このように、ある程度の時間的な努力、負担、苦労などのニュアンスを含めて表現するときは「感慨深い」という言葉を用いるとしっくりきます。

一方、「感動」という言葉は、点のイメージ。目前のものを見て感じて、胸がいっぱいになるような状況にあるときに用いることが多くなります。

・雨上がりにかかった虹を見て、感動した。
・優勝のかかった試合で主将の打ったホームランに、皆、大感動した。

そもそも「感慨深い」の意味って何?

「感慨深い」の意味は以前に経験したことを思い起こしたときにおこる、しみじみとした気持ちのこと。上述したように、感動と似ていますが、「過去」の何かがきっかけとなって心が揺さぶられるときに用います。

「感慨深い」という言葉を用いる場面で「感動」という言葉を用いたとしても誤りにはなりません。ただ、「感動」という言葉よりも深く心が動じている様子を表しますので、その達成・実現までにたくさんの苦難と時間を要したような場面で、より強く感動を強く表現したいときには「感慨深い」という言葉を用いた方が、しみじみとした心のさまを伝えることができそうです。

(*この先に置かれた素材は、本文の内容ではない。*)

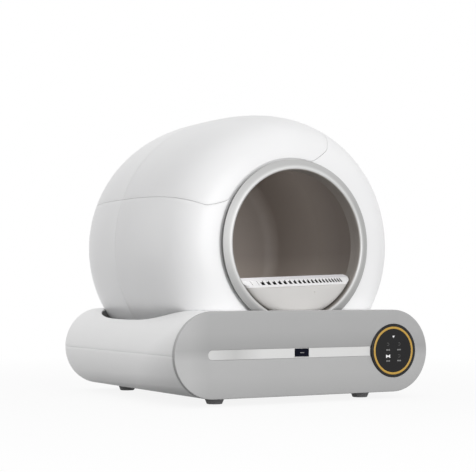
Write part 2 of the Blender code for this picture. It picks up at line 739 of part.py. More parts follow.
# Deck and funnel
def make_deck():
    half = BASE_WIDTH / 2 - BASE_WALL - DECK_EDGE_GAP
    deck = block(
        "deck_plate",
        (-half, back(DECK_START_SETBACK), DECK_BOTTOM),
        (half, BODY_INNER_REAR - DECK_EDGE_GAP, DECK_TOP),
        PALE,
    )
    drum_hole = block(
        "drum_hole",
        (-DECK_HOLE_HALF_WIDTH, back(DECK_HOLE_START_SETBACK), DECK_BOTTOM - OVERRUN),
        (DECK_HOLE_HALF_WIDTH, back(DECK_HOLE_END_SETBACK), DECK_TOP + OVERRUN),
    )
    gear_tip = GEAR_PITCH_RADIUS + GEAR_MODULE
    gear_half = math.sqrt(gear_tip**2 - (AXIS_HEIGHT - DECK_TOP) ** 2) + GEAR_MODULE
    gear_hole = block(
        "gear_hole",
        (-gear_half, back(DECK_HOLE_END_SETBACK) - SEAM_GAP, DECK_BOTTOM - OVERRUN),
        (
            PINION_X + PINION_TIP_RADIUS + GEARBOX_GAP,
            back(DRUM_BACK_SETBACK) + DECK_HOLE_REAR_GAP,
            DECK_TOP + OVERRUN,
        ),
    )
    cut(deck, drum_hole, gear_hole)

    top = DECK_BOTTOM - SEAT_GAP
    outer_half = DECK_HOLE_HALF_WIDTH + FUNNEL_WALL
    funnel = block(
        "waste_funnel",
        (-outer_half, back(DECK_HOLE_START_SETBACK) - FUNNEL_WALL, top - FUNNEL_DROP),
        (outer_half, back(BIN_END_SETBACK), top),
        PALE,
    )
    throat = block(
        "funnel_throat",
        (-DECK_HOLE_HALF_WIDTH, back(DECK_HOLE_START_SETBACK), top - FUNNEL_DROP - OVERRUN),
        (DECK_HOLE_HALF_WIDTH, back(BIN_END_SETBACK) + OVERRUN, top + OVERRUN),
    )
    cut(funnel, throat)


# Globe housing
def make_globe():
    half_angle = COVER_ANGLE / 2
    opening = wedge(
        "cover_opening",
        SEAM_GAP / 2,
        DOOR_EDGE_RADIUS - SEAT_GAP,
        half_angle,
        COVER_EDGE_SHARES,
    )
    sector = wedge(
        "cover_sector",
        -SEAM_GAP / 2,
        DOOR_EDGE_RADIUS + SEAT_GAP,
        half_angle,
        COVER_EDGE_SHARES,
    )
    for tool in (opening, sector):
        roll(tool, COVER_TILT)
    wide = BASE_WIDTH
    below_deck = block(
        "below_deck",
        (-wide, FRONT - OVERRUN, -OVERRUN),
        (wide, REAR + OVERRUN, DECK_TOP + SEAT_GAP),
    )
    joint_outer = globe_radius_at(GLOBE_JOINT_SETBACK, 0.0)
    joint_inner = globe_radius_at(GLOBE_JOINT_SETBACK, GLOBE_WALL)
    joint_front = back(GLOBE_JOINT_SETBACK) - SEAT_GAP / 2
    joint_rear = back(GLOBE_JOINT_SETBACK) + SEAT_GAP / 2
    outer_front = globe_front(0.0, DOOR_SETBACK, SHELL_STEPS)
    inner_front = globe_front(GLOBE_WALL, FLANGE_BACK_SETBACK, LINING_STEPS)

    profile = front_before(outer_front, GLOBE_JOINT_SETBACK)
    profile.extend([(joint_outer, joint_front), (joint_inner, joint_front)])
    profile.extend(reversed(front_before(inner_front, GLOBE_JOINT_SETBACK)))
    profile.extend(flange_points())
    front_shell = turned("globe_front_shell", profile, GLOBE_STEPS, WHITE)
    cut(front_shell, opening, below_deck)
    keep(turned("globe_cover_front", profile, GLOBE_STEPS, WHITE), sector)

    inner_rear = globe_rear(GLOBE_WALL, LINING_STEPS)
    outer_rear = globe_rear(0.0, LINING_STEPS)
    profile = [(0.0, inner_rear[-1][1])]
    profile.extend(reversed(inner_rear))
    profile.extend([(joint_inner, joint_rear), (joint_outer, joint_rear)])
    profile.extend(outer_rear)
    profile.append((0.0, outer_rear[-1][1]))
    rear_shell = turned("globe_rear_shell", profile, GLOBE_STEPS, WHITE, closed=False)
    cut(rear_shell, opening, below_deck)
    keep(turned("globe_cover_rear", profile, GLOBE_STEPS, WHITE, closed=False), sector)


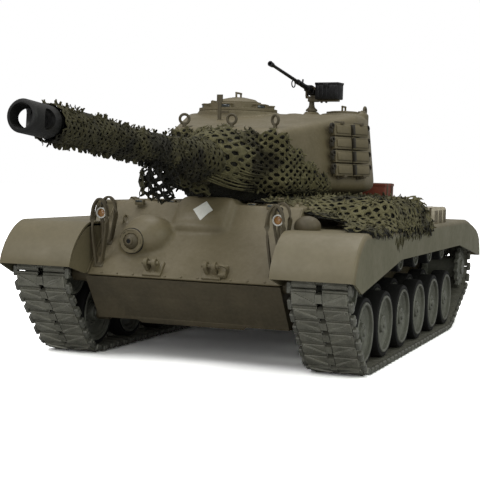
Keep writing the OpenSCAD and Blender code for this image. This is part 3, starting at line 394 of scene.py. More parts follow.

「感慨深い」と「考え深い」の意味の違い、使い分けには注意

「感慨深い」と音の響きが似ている言葉で「考え深い」という言葉があり、時々、混同して使われている場面が見受けられます。

「考え深い」の意味は思慮深いこと、または注意深く思いめぐらせること。字の通り「考える」という意味であって「感動する」という意味はありません。「感慨深い」と「考え深い」は違う意味ですので、使い分けには注意するようにしてください。